While the new building was being constructed the Friends funded the cost of the boards that announced the Hallowing Places in the Ruins. They also provided for the Provost a new cope designed and made by the Royal School of Needlework.
On the 25th May 1962 the new Cathedral Church of St Michael, Coventry was consecrated by Bishop Cuthbert Bardsley in the presence of Her Majesty Queen Elizabeth II.
The work of the Friends in support of the Cathedral’s ministry and buildings continues to date.
Additional Information
Richard Thomas Howard was Provost of Coventry and served Coventry Cathedral from 1933 to 1958. He was one of the four Cathedral firefighters on duty that night in 1940 when the Cathedral was bombed.
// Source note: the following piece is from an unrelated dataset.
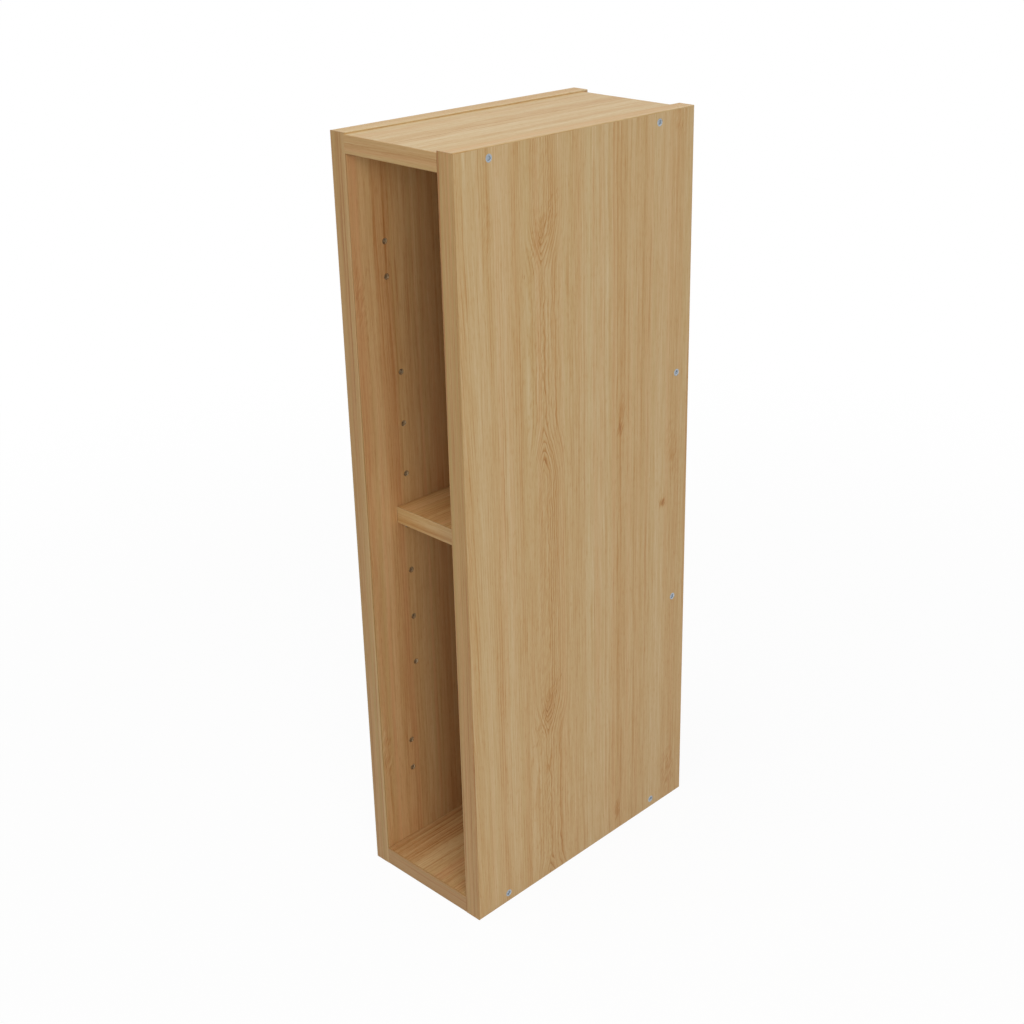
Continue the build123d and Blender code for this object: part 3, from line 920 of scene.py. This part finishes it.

Six weeks later in the BBC Christmas Day radio broadcast from the Cathedral ruins his address included the following words that were the foundation of the Cathedral’s ministry of reconciliation that continues to this day:
"What we want to tell the world is this: that with Christ born again in our hearts today, we are trying, hard as it may be, to banish all thoughts of revenge; we are bracing ourselves to finish the tremendous job of saving the world from tyranny and cruelty; we are going to try to make a kinder, simpler — a more Christ-like sort of world in the days beyond this strife."
Provost Howard’s ashes lie in the Cathedral Ruins alongside the altar that is built of stones that fell during the Coventry Blitz when the roof collapsed.